WORK INSTRUCTIONS | Report only the number of lines in the records that contain the word "JSON".

Rows from a dataset |
++++++

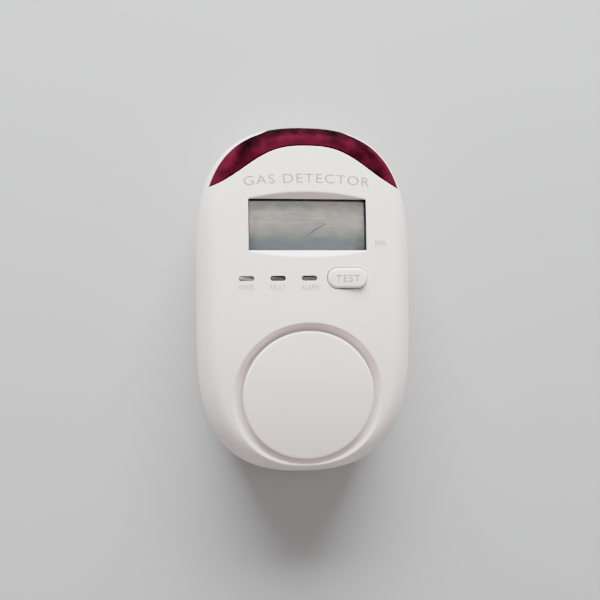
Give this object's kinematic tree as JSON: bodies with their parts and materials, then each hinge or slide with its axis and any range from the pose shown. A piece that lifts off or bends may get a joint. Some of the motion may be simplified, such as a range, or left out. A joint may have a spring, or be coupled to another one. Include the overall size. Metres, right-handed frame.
{
  "type": "carbon monoxide detector",
  "caption": "Battery-powered carbon monoxide detector with a display window, self-test button, round sounder cover, red alarm lens and a hinged battery door at the back.",
  "frame": {"origin": "centre of the flat back face, which rests on the wall or on a table", "axes": "+X to the right seen from the front, +Y towards the red alarm lens, +Z out of the front face"},
  "size_m": [0.072, 0.115, 0.0398],
  "materials": {
    "white_shell": "fine satin moulding, warm white",
    "white_trim": "satin moulding, warm white",
    "red_lens": "dark ruby translucent lens",
    "clear_window": "clear, glossy",
    "display_glass": "grey-green reflective liquid crystal glass, blank",
    "inner_plastic": "plain white moulding",
    "zebra_rubber": "soft striped contact rubber",
    "green_lens": "pale green lens, unlit",
    "smoked_lens": "grey lens, unlit",
    "circuit_board": "green solder mask",
    "black_plastic": "moulded black",
    "sensor_can": "satin metal can",
    "steel": "bright plated steel",
    "cell_jacket": "plain dark printed jacket",
    "red_wire": "insulated wire",
    "black_wire": "insulated wire"
  },
  "bodies": {
    "case": {"front_cover": "white_shell", "rear_cover": "white_shell", "sounder_cap": "white_trim", "alarm_lens": "red_lens", "alarm_led_left": "red_lens", "alarm_led_right": "red_lens", "display_window": "clear_window", "lcd_panel": "display_glass", "lcd_holder": "inner_plastic", "lcd_contact_strip_upper": "zebra_rubber", "lcd_contact_strip_lower": "zebra_rubber", "light_pipe_power": "green_lens", "indicator_led_power": "green_lens", "light_pipe_fault": "smoked_lens", "light_pipe_alarm": "smoked_lens", "indicator_led_fault": "smoked_lens", "indicator_led_alarm": "smoked_lens", "circuit_board": "circuit_board", "tactile_switch": "black_plastic", "sounder": "black_plastic", "storage_capacitor": "black_plastic", "sounder_coil": "black_plastic", "microcontroller": "black_plastic", "sensor_amplifier": "black_plastic", "co_sensor": "sensor_can", "clock_crystal": "steel", "battery_spring_1": "steel", "battery_spring_2": "steel", "battery_spring_3": "steel", "contact_positive": "steel", "contact_negative": "steel", "contact_bridge_upper": "steel", "contact_bridge_lower": "steel", "case_screw_1": "steel", "case_screw_2": "steel", "case_screw_3": "steel", "case_screw_4": "steel", "board_screw_1": "steel", "board_screw_2": "steel", "battery_cell_1": "cell_jacket", "battery_cell_2": "cell_jacket", "battery_cell_3": "cell_jacket", "battery_lead_red": "red_wire", "battery_lead_black": "black_wire"},
    "button": {"self_test_button": "white_trim"},
    "plunger": {"switch_plunger": "black_plastic"},
    "door": {"battery_door": "white_shell"}
  },
  "joints": [
    {"name": "self_test_button_press", "type": "slide", "parent": "case", "child": "button", "axis": [0, 0, -1], "range_m": [0, 0.0006], "stiffness_N_per_m": 600, "springref_m": -0.0005},
    {"name": "switch_plunger_press", "type": "slide", "parent": "case", "child": "plunger", "axis": [0, 0, -1], "range_m": [0, 0.0003]},
    {"name": "battery_door_hinge", "type": "hinge", "parent": "case", "child": "door", "pos_m": [0, 0.025, 0.0003], "axis": [1, 0, 0], "range_deg": [0, 80]}
  ],
  "couplings": [
    {"joint": "switch_plunger_press", "follows": "self_test_button_press", "ratio": 0.4}
  ]
}
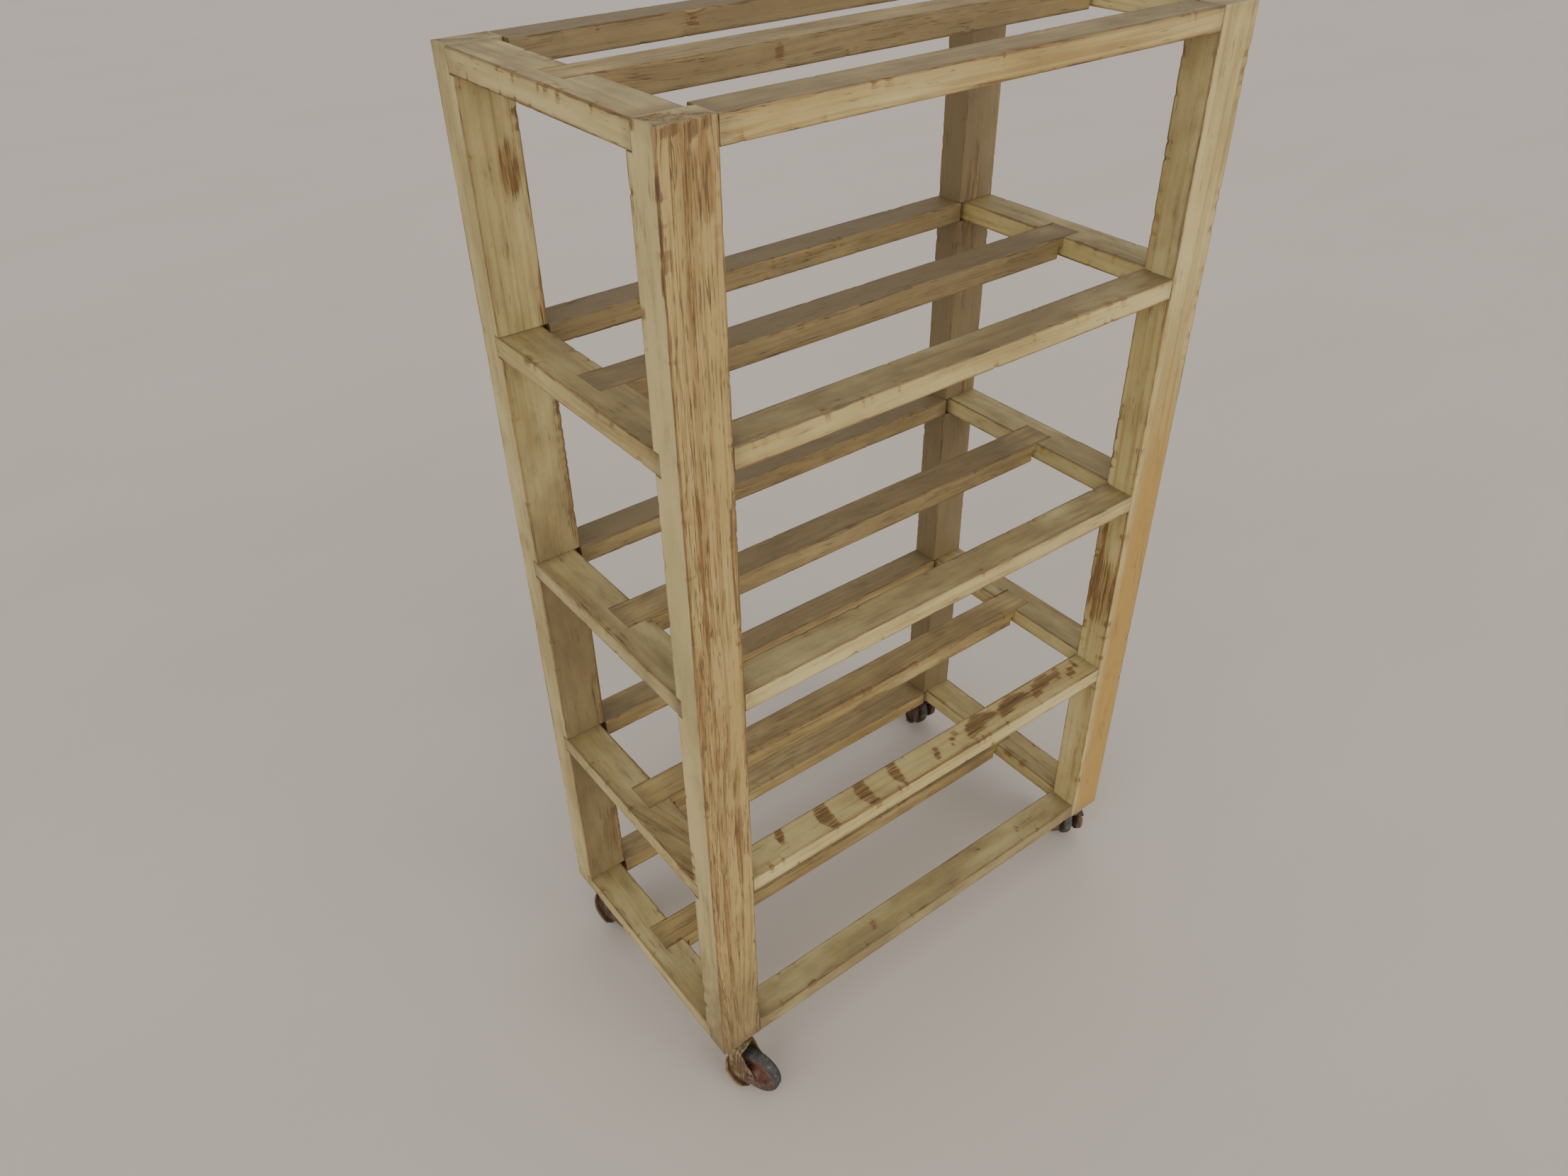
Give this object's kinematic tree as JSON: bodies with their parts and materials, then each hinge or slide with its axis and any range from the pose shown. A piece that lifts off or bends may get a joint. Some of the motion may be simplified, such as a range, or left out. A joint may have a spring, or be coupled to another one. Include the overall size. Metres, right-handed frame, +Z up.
{
  "type": "book cart",
  "caption": "Open rolling rack of worn painted wood for books or trays, with slatted levels between plain posts and small rubber-tyred swivel casters.",
  "frame": {"origin": "on the floor, at the centre of the footprint of the frame and its casters as they stand", "axes": "+X along the long side to the right seen from the front, +Y to the back, +Z up"},
  "size_m": [0.7624, 0.4966, 1.303],
  "materials": {
    "painted_wood": "worn cream paint over softwood",
    "painted_steel": "worn cream paint over steel",
    "galvanised_steel": "dull, stained",
    "worn_steel": "worn",
    "wheel_disc": "matt red-brown",
    "tyre_rubber": "dusty grey"
  },
  "bodies": {
    "frame": {"post_front_left": "painted_wood", "post_front_right": "painted_wood", "post_back_right": "painted_wood", "post_back_left": "painted_wood", "level1_front_rail": "painted_wood", "level1_back_rail": "painted_wood", "level1_left_end_rail": "painted_wood", "level1_right_end_rail": "painted_wood", "level1_middle_slat": "painted_wood", "level2_front_rail": "painted_wood", "level2_back_rail": "painted_wood", "level2_left_end_rail": "painted_wood", "level2_right_end_rail": "painted_wood", "level2_middle_slat": "painted_wood", "level3_front_rail": "painted_wood", "level3_back_rail": "painted_wood", "level3_left_end_rail": "painted_wood", "level3_right_end_rail": "painted_wood", "level3_middle_slat": "painted_wood", "level4_front_rail": "painted_wood", "level4_back_rail": "painted_wood", "level4_left_end_rail": "painted_wood", "level4_right_end_rail": "painted_wood", "level4_middle_slat": "painted_wood", "level5_front_rail": "painted_wood", "level5_back_rail": "painted_wood", "level5_left_end_rail": "painted_wood", "level5_right_end_rail": "painted_wood", "level5_middle_slat": "painted_wood", "caster_front_left_socket": "galvanised_steel", "caster_front_right_socket": "galvanised_steel", "caster_back_right_socket": "galvanised_steel", "caster_back_left_socket": "galvanised_steel"},
    "swivel_front_left": {"caster_front_left_fork": "painted_steel", "caster_front_left_stem": "worn_steel", "caster_front_left_bearing_cup": "galvanised_steel", "caster_front_left_axle": "worn_steel"},
    "wheel_front_left": {"caster_front_left_wheel_centre": "wheel_disc", "caster_front_left_tyre": "tyre_rubber"},
    "swivel_front_right": {"caster_front_right_fork": "painted_steel", "caster_front_right_stem": "worn_steel", "caster_front_right_bearing_cup": "galvanised_steel", "caster_front_right_axle": "worn_steel"},
    "wheel_front_right": {"caster_front_right_wheel_centre": "wheel_disc", "caster_front_right_tyre": "tyre_rubber"},
    "swivel_back_right": {"caster_back_right_fork": "painted_steel", "caster_back_right_stem": "worn_steel", "caster_back_right_bearing_cup": "galvanised_steel", "caster_back_right_axle": "worn_steel"},
    "wheel_back_right": {"caster_back_right_wheel_centre": "wheel_disc", "caster_back_right_tyre": "tyre_rubber"},
    "swivel_back_left": {"caster_back_left_fork": "painted_steel", "caster_back_left_stem": "worn_steel", "caster_back_left_bearing_cup": "galvanised_steel", "caster_back_left_axle": "worn_steel"},
    "wheel_back_left": {"caster_back_left_wheel_centre": "wheel_disc", "caster_back_left_tyre": "tyre_rubber"}
  },
  "joints": [
    {"name": "front_left_swivel", "type": "hinge", "parent": "frame", "child": "swivel_front_left", "pos_m": [-0.35125, -0.17805, 0.098], "axis": [0, 0, 1], "continuous": true},
    {"name": "front_left_roll", "type": "hinge", "parent": "swivel_front_left", "child": "wheel_front_left", "pos_m": [-0.33835, -0.21166, 0.0375], "axis": [0.9336, 0.3584, 0], "continuous": true},
    {"name": "front_right_swivel", "type": "hinge", "parent": "frame", "child": "swivel_front_right", "pos_m": [0.33875, -0.17805, 0.098], "axis": [0, 0, 1], "continuous": true},
    {"name": "front_right_roll", "type": "hinge", "parent": "swivel_front_right", "child": "wheel_front_right", "pos_m": [0.35675, -0.14687, 0.0375], "axis": [-0.866, 0.5, 0], "continuous": true},
    {"name": "back_right_swivel", "type": "hinge", "parent": "frame", "child": "swivel_back_right", "pos_m": [0.33875, 0.17495, 0.098], "axis": [0, 0, 1], "continuous": true},
    {"name": "back_right_roll", "type": "hinge", "parent": "swivel_back_right", "child": "wheel_back_right", "pos_m": [0.34189, 0.21081, 0.0375], "axis": [-0.9962, 0.0872, 0], "continuous": true},
    {"name": "back_left_swivel", "type": "hinge", "parent": "frame", "child": "swivel_back_left", "pos_m": [-0.35125, 0.17495, 0.098], "axis": [0, 0, 1], "continuous": true},
    {"name": "back_left_roll", "type": "hinge", "parent": "swivel_back_left", "child": "wheel_back_left", "pos_m": [-0.345, 0.1395, 0.0375], "axis": [0.9848, 0.1736, 0], "continuous": true}
  ]
}
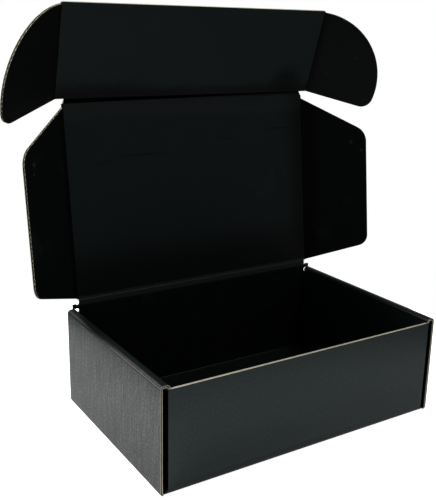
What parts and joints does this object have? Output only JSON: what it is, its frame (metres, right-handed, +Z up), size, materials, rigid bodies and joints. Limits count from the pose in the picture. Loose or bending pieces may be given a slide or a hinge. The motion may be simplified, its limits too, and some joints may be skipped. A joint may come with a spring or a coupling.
{
  "type": "corrugated mailer box",
  "caption": "Black corrugated mailer box standing open: a folded roll-end tray with a hinged lid, a tuck flap with rounded locking ears, and side dust flaps.",
  "frame": {"origin": "middle of the tray's underside", "axes": "+Z up, +Y from the front wall to the back wall that carries the lid, +X along the width, to the right as seen from the front"},
  "size_m": [0.3424, 0.175, 0.3118],
  "materials": {
    "tray": "black paper with a soft sheen, raw brown corrugated edges",
    "lid": "black paper with a soft sheen, raw brown corrugated edges",
    "tuck_flap": "black paper with a soft sheen, raw brown corrugated edges",
    "left_ear": "black paper with a soft sheen, raw brown corrugated edges",
    "right_ear": "black paper with a soft sheen, raw brown corrugated edges",
    "left_dust_flap": "black paper with a soft sheen, raw brown corrugated edges",
    "right_dust_flap": "black paper with a soft sheen, raw brown corrugated edges"
  },
  "bodies": {
    "tray": {"tray": "tray"},
    "lid": {"lid": "lid"},
    "tuck_flap": {"tuck_flap": "tuck_flap"},
    "left_ear": {"left_ear": "left_ear"},
    "right_ear": {"right_ear": "right_ear"},
    "left_dust_flap": {"left_dust_flap": "left_dust_flap"},
    "right_dust_flap": {"right_dust_flap": "right_dust_flap"}
  },
  "joints": [
    {"name": "lid_hinge", "type": "hinge", "parent": "tray", "child": "lid", "pos_m": [0, 0.0771, 0.086], "axis": [1, 0, 0], "range_deg": [-83, 97]},
    {"name": "tuck_flap_hinge", "type": "hinge", "parent": "lid", "child": "tuck_flap", "pos_m": [0, 0.09615, 0.24113], "axis": [1, 0, 0], "range_deg": [-25, 65]},
    {"name": "left_ear_hinge", "type": "hinge", "parent": "tuck_flap", "child": "left_ear", "pos_m": [-0.11928, 0.09615, 0.24113], "axis": [0, 0.309, -0.9511], "range_deg": [-56, 34]},
    {"name": "right_ear_hinge", "type": "hinge", "parent": "tuck_flap", "child": "right_ear", "pos_m": [0.11928, 0.09615, 0.24113], "axis": [0, -0.309, 0.9511], "range_deg": [-56, 34]},
    {"name": "left_dust_flap_hinge", "type": "hinge", "parent": "lid", "child": "left_dust_flap", "pos_m": [-0.1134, 0.0771, 0.086], "axis": [0, 0.1219, 0.9925], "range_deg": [-39, 51]},
    {"name": "right_dust_flap_hinge", "type": "hinge", "parent": "lid", "child": "right_dust_flap", "pos_m": [0.1134, 0.0771, 0.086], "axis": [0, -0.1219, -0.9925], "range_deg": [-39, 51]}
  ]
}
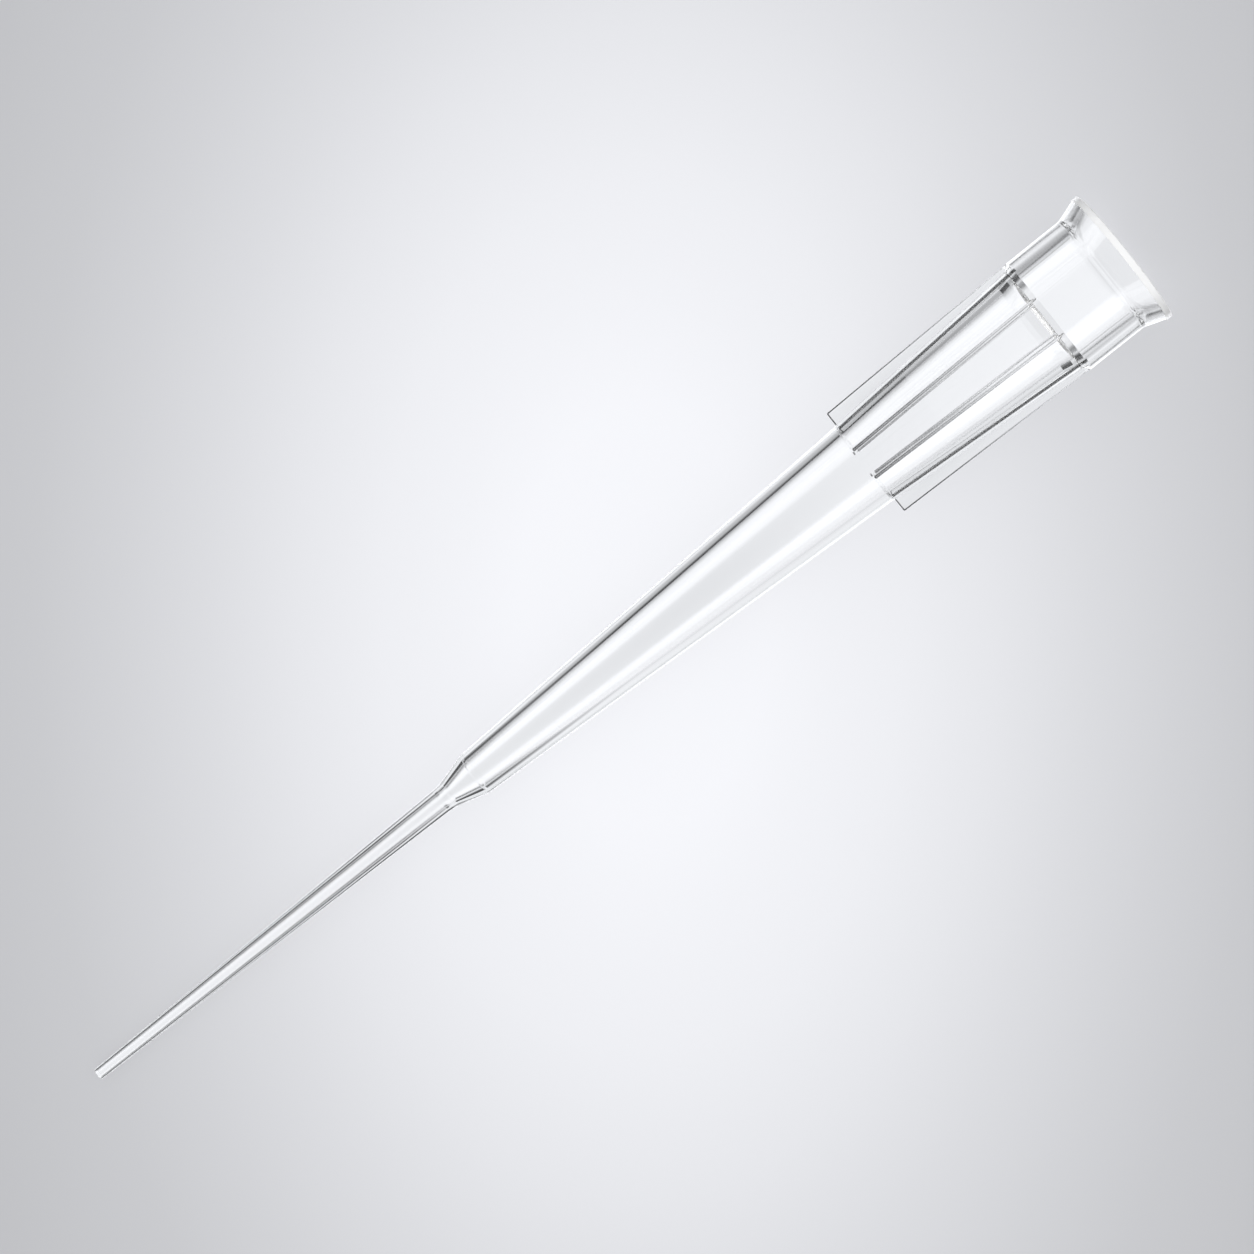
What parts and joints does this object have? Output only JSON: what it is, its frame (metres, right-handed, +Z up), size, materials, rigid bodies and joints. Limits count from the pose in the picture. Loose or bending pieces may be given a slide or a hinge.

++++++

EXPECTED OUTPUT | 4